[start of Data to use]
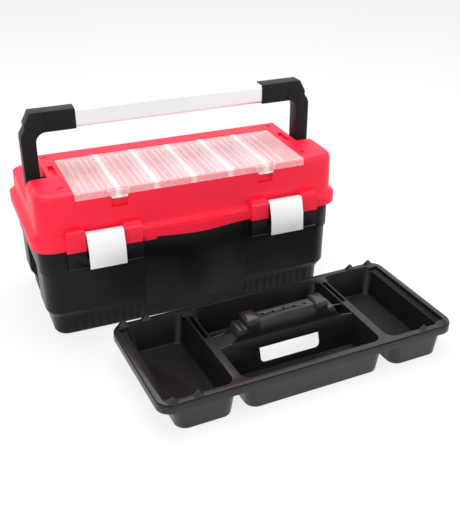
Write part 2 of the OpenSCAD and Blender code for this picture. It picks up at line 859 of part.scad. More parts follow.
module cover_clip(s) {
    lever = clip_axis_z - (lid_top - clip_drop);
    color(clear)
        translate([s * clip_x, 0, 0])
            difference() {
                union() {
                    rod(-clip_w / 2 - 2.6, clip_w / 2 + 2.6, clip_axis_y, clip_axis_z, clip_pin_r);
                    rod(-clip_w / 2, clip_w / 2, clip_axis_y, clip_axis_z, skirt_t / 2);
                    along_y(clip_axis_y - skirt_t / 2, clip_axis_y + skirt_t / 2 - 1)
                        polygon([[-clip_w / 2, clip_axis_z], [-clip_w / 2, clip_axis_z - lever * 0.55],
                                 [-clip_w / 2 + 4, clip_axis_z - lever], [clip_w / 2 - 4, clip_axis_z - lever],
                                 [clip_w / 2, clip_axis_z - lever * 0.55], [clip_w / 2, clip_axis_z]]);
                    block([-clip_w / 2 + 4, clip_axis_y - skirt_t / 2 - clip_lip, clip_axis_z - lever],
                          [clip_w / 2 - 4, clip_axis_y - skirt_t / 2 + 0.5, clip_axis_z - lever + 2]);
                }
                block([-clip_w / 4, clip_axis_y - skirt_t, clip_axis_z - lever + 4],
                      [-clip_w / 4 + 6, clip_axis_y - skirt_t / 2 + 1.2, clip_axis_z - 3]);
            }
}

// ======== handle ========

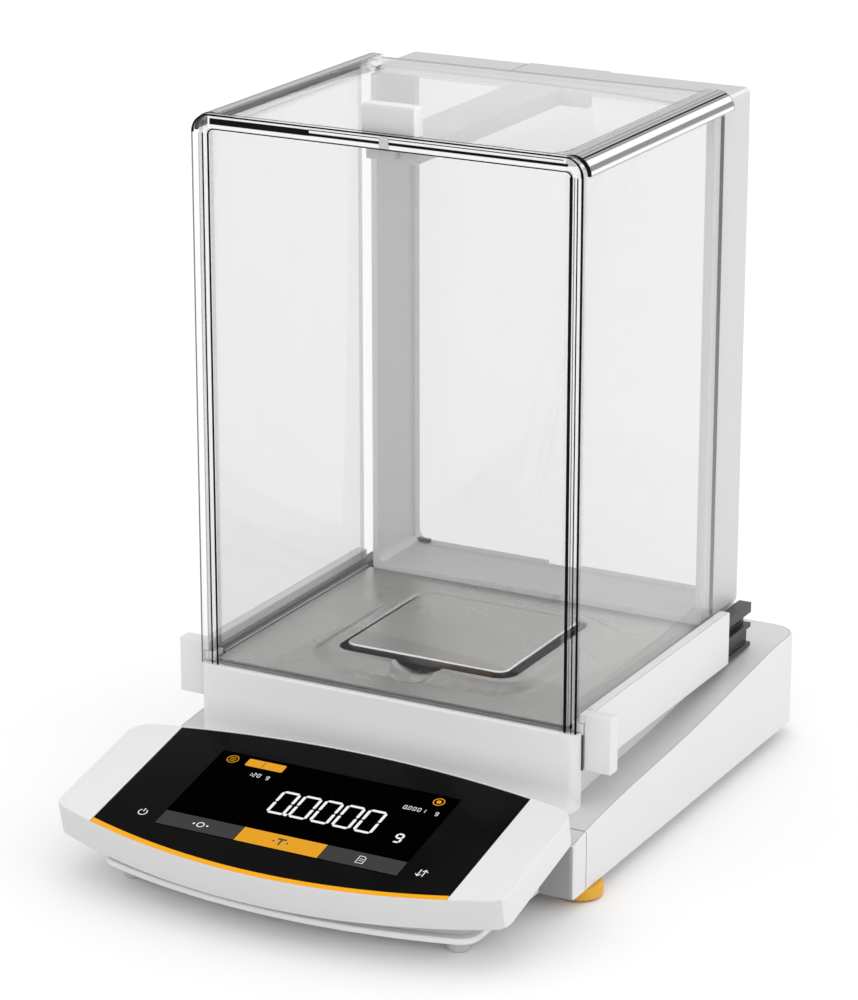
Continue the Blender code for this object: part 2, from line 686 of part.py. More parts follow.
def make_front():
    """The clear front frame, open at its foot, and the pane that it holds."""
    foot = PEDESTAL_TOP + GAP
    inner_half = SHIELD_HALF - FRAME_POST
    inner_top = SHIELD_TOP - FRAME_TOP_BAR
    outline = rounded_outline([
        (-SHIELD_HALF, foot, 0), (-inner_half, foot, 0), (-inner_half, inner_top, 4 * MM),
        (inner_half, inner_top, 4 * MM), (inner_half, foot, 0), (SHIELD_HALF, foot, 0),
        (SHIELD_HALF, SHIELD_TOP, 8 * MM), (-SHIELD_HALF, SHIELD_TOP, 8 * MM),
    ], 4)
    extrude("front_frame", outline, "Y", GLASS_FRONT, FRAME_REAR, MATERIALS["clear_plastic"])
    pane_outline = rounded_outline([
        (-inner_half + GAP, foot, 0), (inner_half - GAP, foot, 0),
        (inner_half - GAP, inner_top - GAP, 3.7 * MM), (-inner_half + GAP, inner_top - GAP, 3.7 * MM),
    ], 3)
    extrude("front_pane", pane_outline, "Y", GLASS_FRONT + 0.6 * MM,
            GLASS_FRONT + 0.6 * MM + GLASS_THICK, MATERIALS["clear_glass"])


def make_roof_rails():
    """Clear corner rails. Each holds the roof glass from the side and a door pane from above."""
    for side, word in ((-1, "left"), (1, "right")):
        outer = ROOF_RAIL_OUTER
        bend = 8 * MM
        slack = 0.4 * MM
        corners = [
            (outer, ROOF_RAIL_BOTTOM, 0),
            (outer, SHIELD_TOP, bend),
            (ROOF_RAIL_INNER, SHIELD_TOP, 0),
            (ROOF_RAIL_INNER, ROOF_GLASS_TOP + slack, 0),
            (ROOF_GLASS_HALF + slack, ROOF_GLASS_TOP + slack, 0),
            (ROOF_GLASS_HALF + slack, ROOF_GLASS_BOTTOM - slack, 0),
            (ROOF_RAIL_INNER + 1 * MM, ROOF_GLASS_BOTTOM - slack, 0),
            (ROOF_RAIL_INNER + 1 * MM, ROOF_RAIL_BOTTOM, 0),
            (PANE_INNER - slack, ROOF_RAIL_BOTTOM, 0),
            (PANE_INNER - slack, PANE_TOP + slack, 0),
            (PANE_OUTER + slack, PANE_TOP + slack, 0),
            (PANE_OUTER + slack, ROOF_RAIL_BOTTOM, 0),
        ]
        outline = [(side * a, b) for a, b in rounded_outline(corners, 4)]
        extrude(f"roof_rail_{word}", outline, "Y", FRAME_REAR + GAP, ROOF_RAIL_REAR,
                MATERIALS["clear_plastic"])


def make_column():
    """The white rear frame with its big window, a cover on its top and the rear pane."""
    white = MATERIALS["white_plastic"]
    column = box("column", (-COLUMN_HALF, COLUMN_HALF), (COLUMN_FRONT, COLUMN_REAR),
                 (PEDESTAL_TOP + GAP, COLUMN_TOP), white)
    window = rectangle(-WINDOW_HALF, WINDOW_HALF, WINDOW_BOTTOM, WINDOW_TOP, 5 * MM, 3)
    front, behind = COLUMN_FRONT - 10 * MM, COLUMN_REAR + 10 * MM
    above = COLUMN_TOP + 10 * MM
    cut(column, extrude("cutter", window, "Y", front, behind, white))
    for side in (-1, 1):
        rail_x = mirrored(ROOF_RAIL_INNER - 0.4 * MM, COLUMN_HALF + 10 * MM, side)
        rail_y = (front, ROOF_RAIL_REAR + 0.5 * MM)
        cut(column, cutter_box(rail_x, rail_y, (ROOF_RAIL_BOTTOM - 0.5 * MM, above)))
    cover_low, cover_high, cover_front = -24 * MM, 16 * MM, 104 * MM
    cover_bottom = COLUMN_TOP - 2 * MM
    cut(column, cutter_box((cover_low, cover_high), (cover_front, behind), (cover_bottom, above)))
    box("column_cover", (cover_low + GAP, cover_high - GAP), (cover_front + GAP, COLUMN_REAR),
        (cover_bottom + GAP, COLUMN_TOP), white)
    notch_z = (WINDOW_BOTTOM - 1.6 * MM, WINDOW_BOTTOM + 1 * MM)
    cut(column, cutter_box((-12 * MM, 5 * MM), (127.4 * MM, behind), notch_z))
    edge = 0.6 * MM
    pane_outline = rectangle(-WINDOW_HALF + edge, WINDOW_HALF - edge,
                             WINDOW_BOTTOM + edge, WINDOW_TOP - edge, 5 * MM, 3)
    extrude("rear_pane", pane_outline, "Y", 124.5 * MM, 126.7 * MM, MATERIALS["clear_glass"])
    for side, word in ((-1, "left"), (1, "right")):
        box(f"pane_clip_{word}", mirrored(60 * MM, 70 * MM, side), (127.1 * MM, 130.5 * MM),
            (WINDOW_BOTTOM + GAP, WINDOW_BOTTOM + 3 * MM), MATERIALS["black_plastic"])


def make_beam():
    """The fixed bar under the roof glass, its screw on the column and its catch at the front."""
    grey = MATERIALS["grey_plastic"]
    rear = COLUMN_FRONT - GAP
    screw_x, screw_z = BEAM_SCREW
    beam = box("roof_beam", (-BEAM_HALF, BEAM_HALF), (BEAM_FRONT, rear), (BEAM_BOTTOM, BEAM_TOP), grey)
    ear_x = (BEAM_HALF - 4.5 * MM, screw_x + 6.5 * MM)
    ear_z = (screw_z - 6.5 * MM, BEAM_TOP - 0.5 * MM)
    add(beam, cutter_box(ear_x, (rear - 2.4 * MM, rear), ear_z))
    cut(beam, cutter_round((screw_x, rear, screw_z), 1.9 * MM, -6 * MM, 6 * MM, "Y", 16))
    slot_y = (BEAM_FRONT + 2.5 * MM, BEAM_FRONT + 8.5 * MM)
    cut(beam, cutter_box((-4 * MM, 4 * MM), slot_y, (BEAM_BOTTOM - 5 * MM, BEAM_BOTTOM + 2 * MM)))
    turned("beam_screw", [
        (0, -4.8 * MM), (3.4 * MM, -4.8 * MM), (3.4 * MM, -2.8 * MM), (1.6 * MM, -2.8 * MM),
        (1.6 * MM, -0.1 * MM), (0, -0.1 * MM),
    ], (screw_x, rear, screw_z), MATERIALS["aluminium"], 16, "Y")
    box("front_catch", (-3 * MM, 3 * MM), (FRAME_REAR + GAP, BEAM_FRONT - GAP),
        (BEAM_BOTTOM, BEAM_TOP), MATERIALS["black_plastic"])


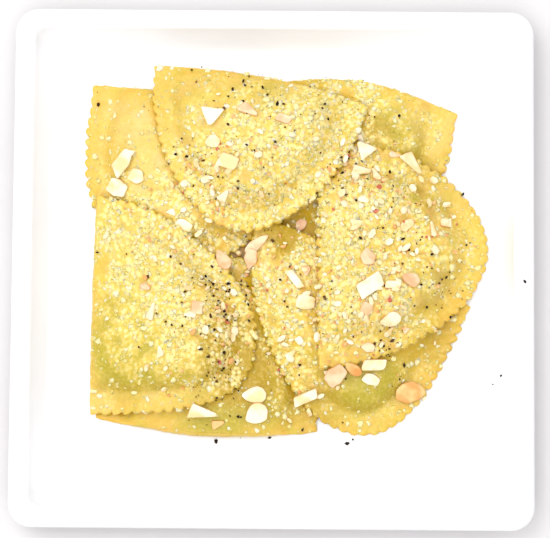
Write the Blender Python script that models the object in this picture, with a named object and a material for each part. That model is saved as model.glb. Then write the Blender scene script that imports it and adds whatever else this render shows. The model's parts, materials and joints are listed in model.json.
[end of Data to use]
Task to carry out »
Pick out and copy the lines of the material that include the word "with".

Output of the exercise »
    """The white rear frame with its big window, a cover on its top and the rear pane."""
Write the Blender Python script that models the object in this picture, with a named object and a material for each part. That model is saved as model.glb. Then write the Blender scene script that imports it and adds whatever else this render shows. The model's parts, materials and joints are listed in model.json.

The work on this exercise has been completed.